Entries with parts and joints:
################
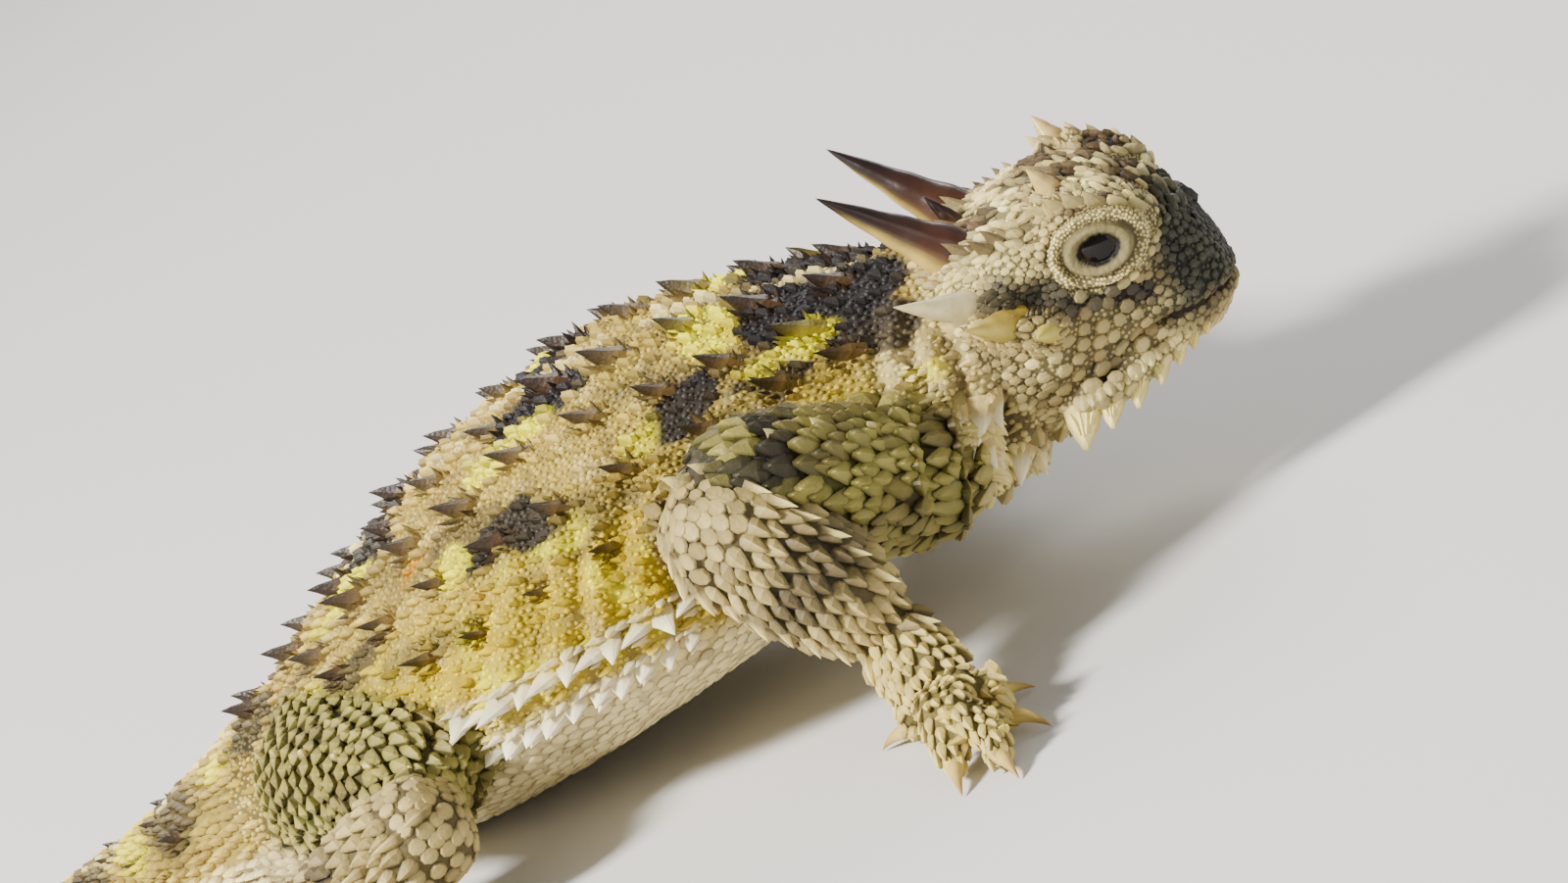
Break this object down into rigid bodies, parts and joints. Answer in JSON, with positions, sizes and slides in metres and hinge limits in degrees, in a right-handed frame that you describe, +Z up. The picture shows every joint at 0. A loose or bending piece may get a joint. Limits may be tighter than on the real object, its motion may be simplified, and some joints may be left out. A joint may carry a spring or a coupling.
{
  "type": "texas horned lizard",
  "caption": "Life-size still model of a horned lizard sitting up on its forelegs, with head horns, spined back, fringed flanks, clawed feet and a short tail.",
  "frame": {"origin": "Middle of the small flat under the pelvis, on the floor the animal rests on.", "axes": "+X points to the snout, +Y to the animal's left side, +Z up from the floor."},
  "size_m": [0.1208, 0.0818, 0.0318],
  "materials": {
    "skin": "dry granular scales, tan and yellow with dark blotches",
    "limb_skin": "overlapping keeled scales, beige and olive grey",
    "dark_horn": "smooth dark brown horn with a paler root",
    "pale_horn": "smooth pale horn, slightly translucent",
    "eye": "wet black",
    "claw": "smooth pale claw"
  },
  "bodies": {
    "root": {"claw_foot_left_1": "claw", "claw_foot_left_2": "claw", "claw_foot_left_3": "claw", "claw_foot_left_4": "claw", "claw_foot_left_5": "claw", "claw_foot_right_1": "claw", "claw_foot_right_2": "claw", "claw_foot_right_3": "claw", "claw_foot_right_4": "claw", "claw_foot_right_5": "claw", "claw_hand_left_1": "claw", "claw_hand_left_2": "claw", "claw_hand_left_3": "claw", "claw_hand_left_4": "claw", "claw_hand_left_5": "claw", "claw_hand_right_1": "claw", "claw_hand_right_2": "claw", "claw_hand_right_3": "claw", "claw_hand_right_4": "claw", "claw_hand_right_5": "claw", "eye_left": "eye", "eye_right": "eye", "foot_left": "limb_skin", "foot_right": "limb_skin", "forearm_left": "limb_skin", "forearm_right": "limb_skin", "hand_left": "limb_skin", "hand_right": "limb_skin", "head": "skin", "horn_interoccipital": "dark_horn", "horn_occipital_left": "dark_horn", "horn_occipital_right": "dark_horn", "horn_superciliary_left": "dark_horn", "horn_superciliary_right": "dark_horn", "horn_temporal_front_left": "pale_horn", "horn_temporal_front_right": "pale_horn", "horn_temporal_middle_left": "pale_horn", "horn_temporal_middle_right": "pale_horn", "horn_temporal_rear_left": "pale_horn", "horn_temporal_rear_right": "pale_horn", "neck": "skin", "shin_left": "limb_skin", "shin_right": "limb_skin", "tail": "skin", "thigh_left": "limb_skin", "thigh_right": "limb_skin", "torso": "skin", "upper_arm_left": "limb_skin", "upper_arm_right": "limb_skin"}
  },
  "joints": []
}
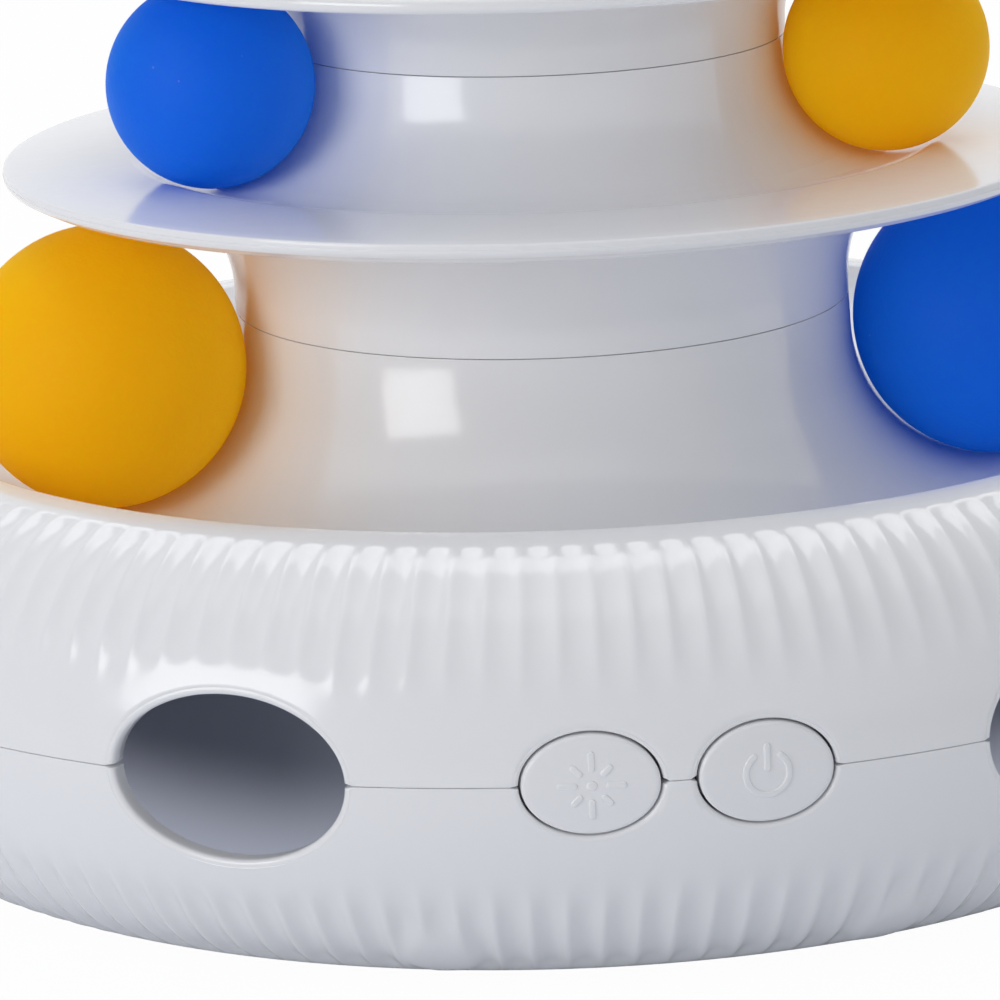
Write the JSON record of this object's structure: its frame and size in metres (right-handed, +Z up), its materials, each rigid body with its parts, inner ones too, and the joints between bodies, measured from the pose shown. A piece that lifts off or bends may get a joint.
################
__What you have to do__:
In the listing above, find each line with the word "from" and copy it.

__Expected answer__:
  "frame": {"origin": "Middle of the small flat under the pelvis, on the floor the animal rests on.", "axes": "+X points to the snout, +Y to the animal's left side, +Z up from the floor."},
Write the JSON record of this object's structure: its frame and size in metres (right-handed, +Z up), its materials, each rigid body with its parts, inner ones too, and the joints between bodies, measured from the pose shown. A piece that lifts off or bends may get a joint.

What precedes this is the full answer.